* _Rows from a 3D modeling dataset_:
********************

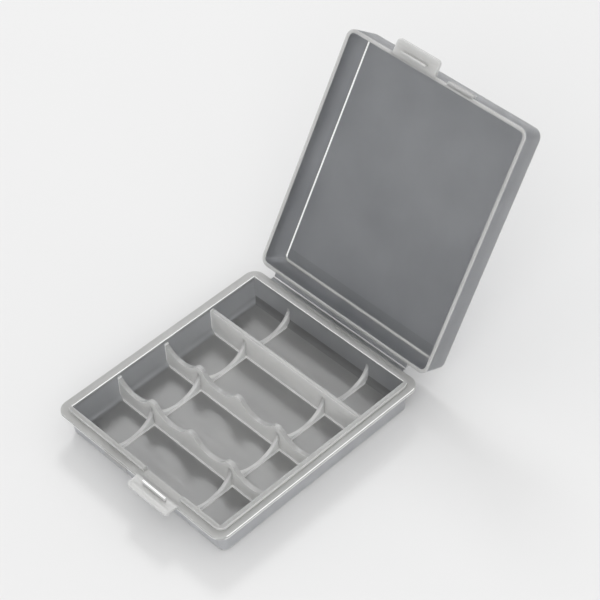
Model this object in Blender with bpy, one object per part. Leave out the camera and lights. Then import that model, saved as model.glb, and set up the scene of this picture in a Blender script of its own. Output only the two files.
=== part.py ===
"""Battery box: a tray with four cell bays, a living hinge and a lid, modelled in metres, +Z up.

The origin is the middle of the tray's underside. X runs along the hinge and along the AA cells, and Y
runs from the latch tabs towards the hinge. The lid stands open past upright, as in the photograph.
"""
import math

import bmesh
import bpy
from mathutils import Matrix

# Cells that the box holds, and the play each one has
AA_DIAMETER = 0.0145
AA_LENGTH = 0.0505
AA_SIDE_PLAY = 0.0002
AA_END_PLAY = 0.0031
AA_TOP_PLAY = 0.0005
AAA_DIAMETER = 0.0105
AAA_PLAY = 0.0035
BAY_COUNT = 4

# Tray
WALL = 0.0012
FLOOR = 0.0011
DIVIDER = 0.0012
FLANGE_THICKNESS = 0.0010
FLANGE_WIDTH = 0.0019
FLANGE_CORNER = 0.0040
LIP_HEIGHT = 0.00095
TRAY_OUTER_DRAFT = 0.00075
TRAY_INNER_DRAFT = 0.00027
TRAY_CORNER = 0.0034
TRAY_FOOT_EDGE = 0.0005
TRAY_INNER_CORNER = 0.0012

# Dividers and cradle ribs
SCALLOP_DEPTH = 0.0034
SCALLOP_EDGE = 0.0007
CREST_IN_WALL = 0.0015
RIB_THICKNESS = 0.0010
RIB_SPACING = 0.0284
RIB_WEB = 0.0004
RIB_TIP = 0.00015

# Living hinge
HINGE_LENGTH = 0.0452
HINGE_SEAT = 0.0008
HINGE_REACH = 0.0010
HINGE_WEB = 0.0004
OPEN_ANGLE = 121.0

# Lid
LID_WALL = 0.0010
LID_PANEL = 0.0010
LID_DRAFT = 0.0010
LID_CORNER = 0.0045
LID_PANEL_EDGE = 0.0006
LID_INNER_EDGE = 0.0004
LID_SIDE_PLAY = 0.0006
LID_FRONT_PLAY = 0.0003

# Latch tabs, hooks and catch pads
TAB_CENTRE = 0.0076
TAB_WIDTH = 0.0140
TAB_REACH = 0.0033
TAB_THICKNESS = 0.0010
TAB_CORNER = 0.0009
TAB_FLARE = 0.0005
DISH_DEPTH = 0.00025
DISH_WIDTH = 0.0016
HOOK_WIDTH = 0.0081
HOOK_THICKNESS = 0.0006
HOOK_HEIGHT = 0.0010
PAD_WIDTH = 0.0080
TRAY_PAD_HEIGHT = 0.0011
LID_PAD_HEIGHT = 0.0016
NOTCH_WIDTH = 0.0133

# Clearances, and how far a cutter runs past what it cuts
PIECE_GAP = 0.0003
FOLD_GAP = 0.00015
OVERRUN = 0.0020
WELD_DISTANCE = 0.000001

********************

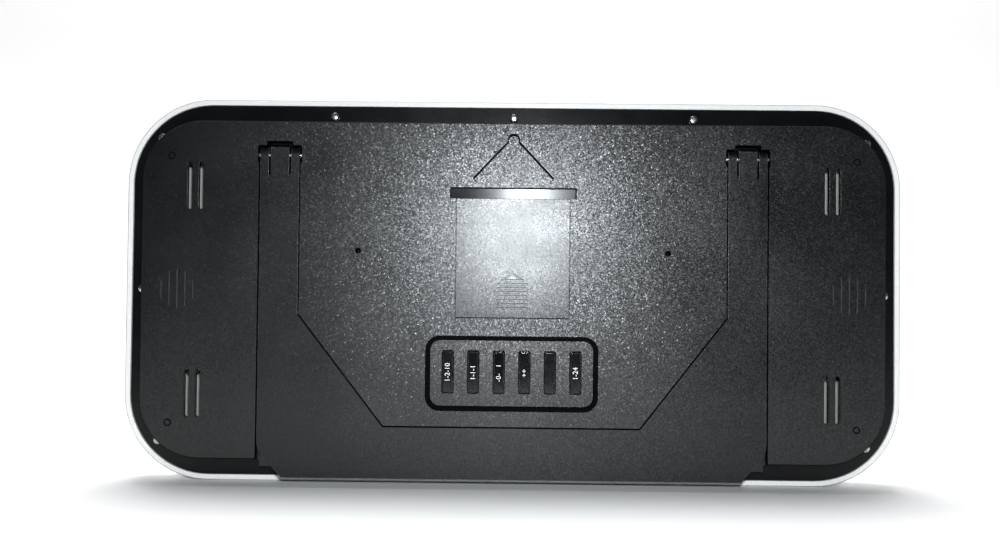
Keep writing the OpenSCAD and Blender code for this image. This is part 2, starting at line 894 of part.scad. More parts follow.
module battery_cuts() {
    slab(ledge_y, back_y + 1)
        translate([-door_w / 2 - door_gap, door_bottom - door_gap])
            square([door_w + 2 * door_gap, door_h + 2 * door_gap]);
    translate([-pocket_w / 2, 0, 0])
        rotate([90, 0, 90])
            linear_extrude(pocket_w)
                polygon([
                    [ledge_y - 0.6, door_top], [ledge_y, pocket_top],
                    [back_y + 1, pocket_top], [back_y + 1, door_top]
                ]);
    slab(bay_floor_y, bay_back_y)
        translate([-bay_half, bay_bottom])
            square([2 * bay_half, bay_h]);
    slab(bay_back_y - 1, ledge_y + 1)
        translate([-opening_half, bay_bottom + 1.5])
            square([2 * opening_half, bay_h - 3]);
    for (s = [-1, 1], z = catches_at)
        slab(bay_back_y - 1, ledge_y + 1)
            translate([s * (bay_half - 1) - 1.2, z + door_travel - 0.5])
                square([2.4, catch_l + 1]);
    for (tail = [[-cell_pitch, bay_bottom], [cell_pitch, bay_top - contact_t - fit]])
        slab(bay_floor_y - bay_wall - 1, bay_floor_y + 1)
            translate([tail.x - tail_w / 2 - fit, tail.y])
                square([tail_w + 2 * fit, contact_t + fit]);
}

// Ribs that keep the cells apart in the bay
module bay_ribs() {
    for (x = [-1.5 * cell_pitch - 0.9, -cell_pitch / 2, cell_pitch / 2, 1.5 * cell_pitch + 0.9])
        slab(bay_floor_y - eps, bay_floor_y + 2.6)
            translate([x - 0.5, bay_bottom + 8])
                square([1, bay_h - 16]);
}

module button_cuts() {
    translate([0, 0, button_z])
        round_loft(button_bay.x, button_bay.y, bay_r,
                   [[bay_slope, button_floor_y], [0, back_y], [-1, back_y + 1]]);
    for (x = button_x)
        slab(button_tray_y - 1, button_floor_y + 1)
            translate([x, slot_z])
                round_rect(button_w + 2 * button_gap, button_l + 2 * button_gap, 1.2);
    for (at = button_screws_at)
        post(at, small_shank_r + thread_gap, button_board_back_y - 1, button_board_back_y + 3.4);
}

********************

* _Directions for this task_: Copy exactly the lines from the line with "Model this object" up to and including the line with "BAY_COUNT = 4", and no other lines.

* _Final result_:
Model this object in Blender with bpy, one object per part. Leave out the camera and lights. Then import that model, saved as model.glb, and set up the scene of this picture in a Blender script of its own. Output only the two files.
=== part.py ===
"""Battery box: a tray with four cell bays, a living hinge and a lid, modelled in metres, +Z up.

The origin is the middle of the tray's underside. X runs along the hinge and along the AA cells, and Y
runs from the latch tabs towards the hinge. The lid stands open past upright, as in the photograph.
"""
import math

import bmesh
import bpy
from mathutils import Matrix

# Cells that the box holds, and the play each one has
AA_DIAMETER = 0.0145
AA_LENGTH = 0.0505
AA_SIDE_PLAY = 0.0002
AA_END_PLAY = 0.0031
AA_TOP_PLAY = 0.0005
AAA_DIAMETER = 0.0105
AAA_PLAY = 0.0035
BAY_COUNT = 4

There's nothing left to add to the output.